Baik jika peminjam benar-benar dalam keadaan darurat, kepepet dan segera mengembalikan pinjaman jika sudah punya uang.
Tapi bisa sangat buruk jika meminjam uang kepada teman atau saudara hanya untuk keperluan yang tidak penting seperti untuk gaya hidup dan lain sebainya.
Keadaan ini akan bertambah buruk, jika yang meminjam susah untuk mengembalikan uang pinjamannya.
Padahal meminjamkan uang antar teman, saudara, keluarga, akan benar-benar menjadi solusi di tengah banjirnya pinjol atau koperasi ilegal dengan bunga yang sangat tinggi.
Terlebih jika dalam keadaan darurat seperti untuk membiayai pengobatan, pendidikan, dan lain sebagainya, pinjam ke teman, saudara, keluarga, bisa sangat membantu.
Meminjam ke teman, saudara, keluarga, biasanya tak perlu mengembalikan dengan bunga, dan juga tempo pengembalian yang lebih fleksibel.
Namun "pinjam dulu seratus" biasanya justru digunakan untuk menyindir orang-orang yang bersikap baik jika ingin meminjam uang, tapi berubah menjadi brutal jika ditagih.

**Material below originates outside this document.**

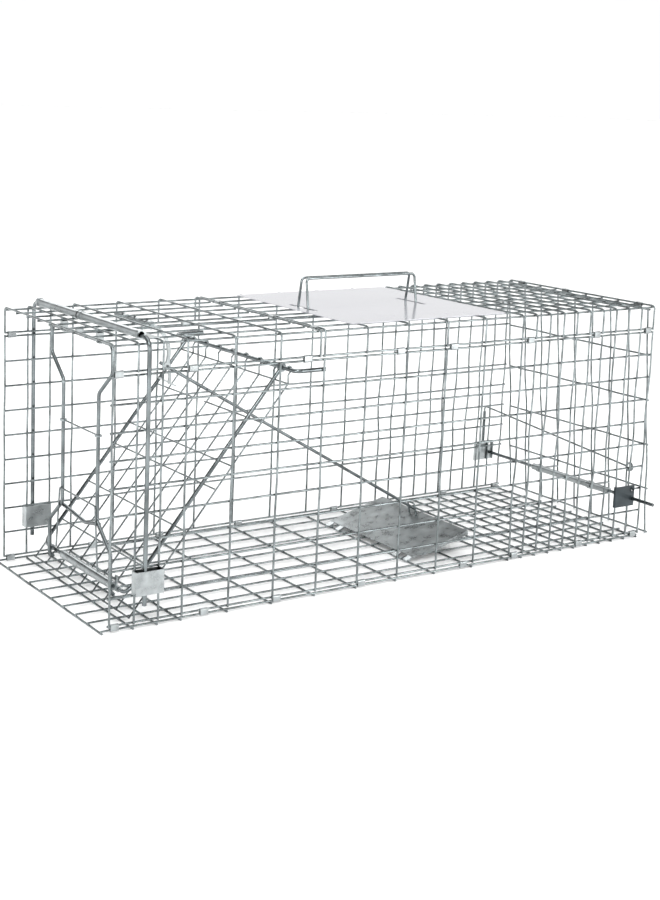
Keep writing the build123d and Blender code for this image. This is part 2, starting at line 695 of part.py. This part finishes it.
def bolt_tube_straps():
    """Sheet straps that tie the bolt's tube to the rear panel's uprights."""
    share = (REAR_TOP[1] - BOLT_Z) / (REAR_TOP[1] - REAR_FOOT[1])
    panel_x = rear_point(share, 0.0)[0]
    width = 6.0
    cell = 2 * REAR_HALF_WIDTH / REAR_UPRIGHTS
    shapes = []
    for y in (-2 * cell, cell):
        low = y - width / 2
        ring = extrude(across(BOLT_X, low, BOLT_Z) * Circle(BOLT_TUBE_OD / 2 + SHEET), width)
        reach = panel_x - WIRE / 2 - 0.1 - BOLT_X
        arm = Pos(BOLT_X + reach / 2, y, BOLT_Z) * Box(reach, width, SHEET)
        hole = extrude(across(BOLT_X, low, BOLT_Z) * Circle(BOLT_TUBE_OD / 2), width)
        shapes.append(ring + arm - hole)
    return shapes


def rear_bracket(side):
    """Channel over two uprights with two eyelets, the lower one round the bolt."""
    first = CAGE_LENGTH - 2 * REAR_PITCH
    low_x = first - WIRE / 2 - FOLD_GAP - SHEET
    high_x = BOLT_X + 5.2
    depth = WIRE + FOLD_GAP + SHEET
    shape = channel(low_x, high_x, *REAR_PLATE_Z, depth, side)
    hole = BOLT_ROD / 2 + 0.1
    face_y = side * (SIDE_FACE_Y + FOLD_GAP)
    for z in (BOLT_Z, BOLT_Z + EYELET_RISE):
        rim = extrude(across(BOLT_X, face_y, z) * Circle(hole + 1.1), side * (SHEET + 1.0))
        shape = shape + rim - extrude(across(BOLT_X, 0, z) * Circle(hole), side * 200.0)
    return shape


save("floor_panel", floor_panel())
save("near_side_panel", side_panel(-1))
save("far_side_panel", side_panel(1))
save("top_front_panel", top_front_panel())
save("top_rear_panel", top_rear_panel())
for label, side in (("near", -1), ("far", 1)):
    save(f"{label}_top_clips", side_clips(TOP_CLIP_X, side, SIDE_TOP_Z))
    save(f"{label}_floor_clips", side_clips(FLOOR_CLIP_X, side, FLOOR_Z))
    save(f"{label}_leg_bracket", [leg_bracket(side)])
    save(f"{label}_rear_bracket", [rear_bracket(side)])
save("top_joint_clips", top_joint_clips())
save("prop_frame", prop_frame())
save("near_prop_sleeve", [prop_sleeve(*PROP_SLEEVES_Y[0])])
save("far_prop_sleeve", [prop_sleeve(*PROP_SLEEVES_Y[1])])
save("door_pivot_rod", door_pivot_rod())
save("door_mesh", door_mesh())
save("door_hooks", door_hooks())
save("lock_frame", lock_frame())
save("keeper_tabs", keeper_tabs())
save("roller_tube", [roller_tube()])
save("lock_bail", lock_bail())
save("bail_cross_wire", bail_cross_wire())
save("bail_release_wire", bail_release_wire())
save("bail_thumb_rod", bail_thumb_rod())
save("bail_hangers", bail_hangers())
save("trigger_tube", [trigger_tube()])
save("catch_shaft", [catch_shaft()])
save("catch_spring", catch_spring())
save("trigger_catch", [trigger_catch()])
save("trip_rod", trip_rod())
save("catch_plate", catch_plate())
save("treadle_plate", [treadle_plate()])
save("treadle_tabs", treadle_tabs())
save("treadle_staple", treadle_staple())
save("guard_plate", [guard_plate()])
save("carry_handle", carry_handle())
save("rear_panel", rear_panel())
save("rear_hinge_clips", rear_hinge_clips())
save("rear_bolt", rear_bolt())
save("bolt_return_wire", bolt_return_wire())
save("rear_bolt_tube", [rear_bolt_tube()])
save("bolt_tube_straps", bolt_tube_straps())
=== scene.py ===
import bpy
import bmesh
from math import cos, pi, radians, sin
from mathutils import Matrix, Vector


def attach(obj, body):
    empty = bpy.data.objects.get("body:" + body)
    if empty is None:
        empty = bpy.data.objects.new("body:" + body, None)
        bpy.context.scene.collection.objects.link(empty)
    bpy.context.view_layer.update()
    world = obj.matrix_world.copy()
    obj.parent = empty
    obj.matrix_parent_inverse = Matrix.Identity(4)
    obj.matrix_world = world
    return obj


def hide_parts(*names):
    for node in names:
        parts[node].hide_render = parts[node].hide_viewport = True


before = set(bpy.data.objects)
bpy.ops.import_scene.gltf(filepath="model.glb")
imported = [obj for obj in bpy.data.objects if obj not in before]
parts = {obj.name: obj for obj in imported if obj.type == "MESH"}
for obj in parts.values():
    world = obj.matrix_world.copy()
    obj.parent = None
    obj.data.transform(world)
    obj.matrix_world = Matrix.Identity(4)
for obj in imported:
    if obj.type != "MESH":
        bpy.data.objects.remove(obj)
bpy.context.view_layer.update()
scene = bpy.context.scene

# Floor panel: welded mesh of drawn wire, hot-dip galvanised after welding.
# Long wires lie on top of the cross wires and are spot-welded where they cross.
MM = 0.001
MIDDLE_X = 400.0
CAGE_LENGTH = 800.0
PANEL_Y = 138.0
WIRE_D = 2.5
LIP = 9.0
FLOOR_CROSS_Z = WIRE_D / 2
FLOOR_LONG_Z = WIRE_D * 1.5
CROSS_X = [0.0, 30.0, 60.0] + [90.0 + 60.0 * i for i in range(8)] + [570.0 + 23.0 * i for i in range(11)]
GALVANISED = (0.195, 0.218, 0.222)


def place(x, y, z):
    """A point given in millimetres from the door end, in the frame's metres."""
    return Vector(((x - MIDDLE_X) * MM, y * MM, z * MM))


def add_wire(bm, points, diameter, sides=10, closed=False):
    """Draws one wire of round section through the given points into bm."""
    radius = diameter * MM / 2
    count = len(points)
    rings = []
    side = None
    for i, point in enumerate(points):
        if closed:
            ahead = (points[(i + 1) % count] - points[i - 1]).normalized()
        else:
            ahead = (points[min(i + 1, count - 1)] - points[max(i - 1, 0)]).normalized()
        if side is None:
            side = ahead.orthogonal().normalized()
        side = (side - ahead * side.dot(ahead)).normalized()
        lift = ahead.cross(side)
        ring = []
        for k in range(sides):
            turn = 2 * pi * k / sides
            ring.append(bm.verts.new(point + side * (cos(turn) * radius) + lift * (sin(turn) * radius)))
        rings.append(ring)
    last = count if closed else count - 1
    for i in range(last):
        low, high = rings[i], rings[(i + 1) % count]
        for k in range(sides):
            bm.faces.new((low[k], low[(k + 1) % sides], high[(k + 1) % sides], high[k]))
    if not closed:
        bm.faces.new(list(reversed(rings[0])))
        bm.faces.new(rings[-1])


def add_weld(bm, point, size=1.35):
    """Adds the small nugget of metal that a spot weld leaves between two wires."""
    spot = bmesh.ops.create_icosphere(bm, subdivisions=2, radius=size * MM)
    for vert in spot["verts"]:
        vert.co = vert.co + point


def rolled(points, bend, steps=5):
    """Rounds each corner of a run of points to the given bend radius, in millimetres."""
    path = [points[0]]
    for before, corner, after in zip(points, points[1:], points[2:]):
        inward = (before - corner).normalized()
        outward = (after - corner).normalized()
        reach = min(bend * MM, (before - corner).length * 0.45, (after - corner).length * 0.45)
        start, end = corner + inward * reach, corner + outward * reach
        for i in range(steps + 1):
            t = i / steps
            path.append(start * (1 - t) ** 2 + corner * (2 * t * (1 - t)) + end * t**2)
    path.append(points[-1])
    return path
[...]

Dan orang yang seperti itu berada di mana-mana, dan mungkin berada di sekitar kita. Pinjam-meminjam yang tadinya jadi solusi darurat, kini berubah jadi kecurigaan jika ingin meminjamkan uang, "nanti dikembalikan tidak, ya?", "jangan-jangan nagihnya susah," dan lain sebagainya.